Geschlafen haben sicherlich nicht die Worturheber, sondern ihre Verwerter. Wenn die Verlagsbranche diesen Trend nicht sehr gründlich analysiert und zügig in den Griff bekommt, wird sich auf dem Wege der Digitalisierung das traditionelle Verhältnis von Autoren und Verlagen radikal verändern. Zu ungunsten vieler Verlage und leider auch der Buchläden.

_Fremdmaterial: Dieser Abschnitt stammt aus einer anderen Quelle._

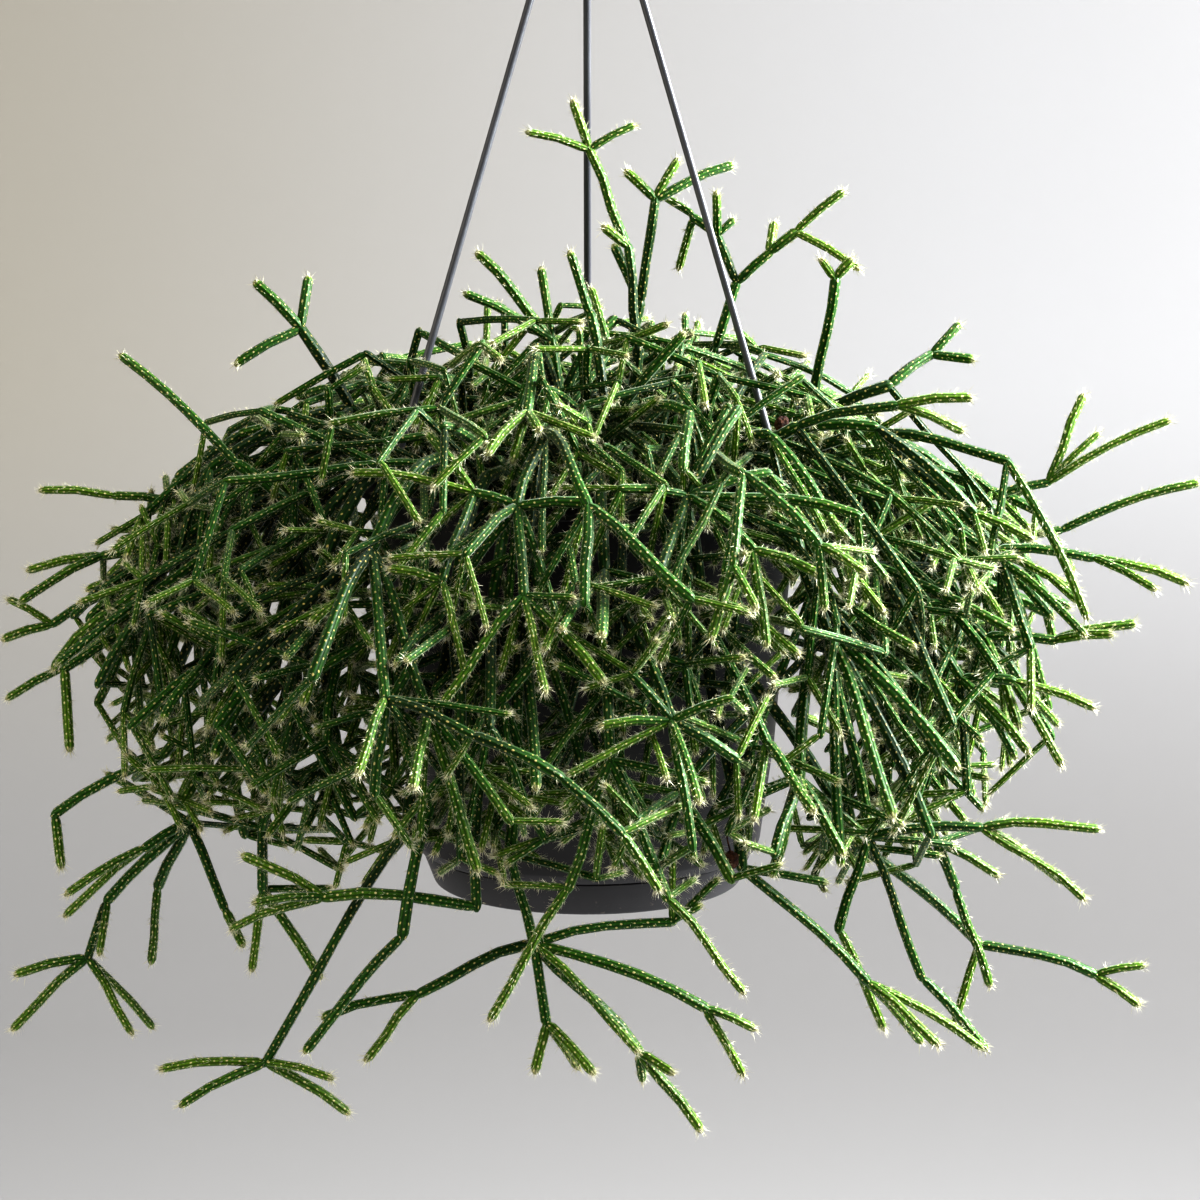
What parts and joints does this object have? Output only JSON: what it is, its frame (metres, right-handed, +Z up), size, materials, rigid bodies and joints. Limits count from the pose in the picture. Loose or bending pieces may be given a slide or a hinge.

Aber zu Gunsten der Autoren – also Applaus für Wylie?
Der Vorstoß von Andrew Wylie ist aus Autorensicht insofern kritisch zu sehen, dass diese Vorgehensweise in der Art praktisch nur mit Bestsellern machbar ist. Der notwendigen Pyramide aller Literaturprodukte wird die Spitze geköpft und auf dem Silbertablett dargeboten. Weniger bekannte Autoren werden in die Vereinzelung der digitalen Vermarktung getrieben. Es sei denn, die Verlagsbrachen wird auf breiter Ebene beweglicher und bietet zudem den Autoren grundsätzlich deutlich bessere Konditionen an, die über den z. Z. marktüblichen liegen müssen. Genaueres ist Verhandlungssache.

Wann wird verhandelt?
Der Verband deutscher Schriftsteller (VS) hat dem Börsenverein Verhandlungen angeboten. Eine Überarbeitung des Normvertrags im Hinblick auf die Digitalisierung ist in der Tat Verhandlungsgegenstand. Keine Bereitschaft scheint es zu geben, über angemessene Mindestvergütung zu verhandeln. Der Börsenverein verweist auf das Beispiel der Vergütungsregeln für belletristische Literatur, die der VS erfolgreich mit einer repräsentativen Anzahl von Verlagen ausgehandelt und unterzeichnet hatte.

Wie stehen Sie dazu?
Vergütungsregeln sind aus meiner Sicht zwar auch bei der digitalen Verwertung mit dieser Vorgehensweise zu erreichen. Doch die Dynamik der Digitalisierung ist, wie ausgeführt, viel grundlegender. Grundsätzliche Klärungen und zugleich die Schaffung von Mindeststandards müssen also ganz in beiderseitigem Interesse liegen, einschließlich der Frage der Tantiemen bei digitalen Wortprodukten. Angesichts der Brisanz – die Offensive in den USA ist nur ein Vorbote dieser Entwicklung – hoffe ich auf die Einsichtsfähigkeit der Verlegerseite, alsbald alle offenen Fragen gemeinsam zu klären und eben auch gemeinsame Vergütungsregeln zu etablieren.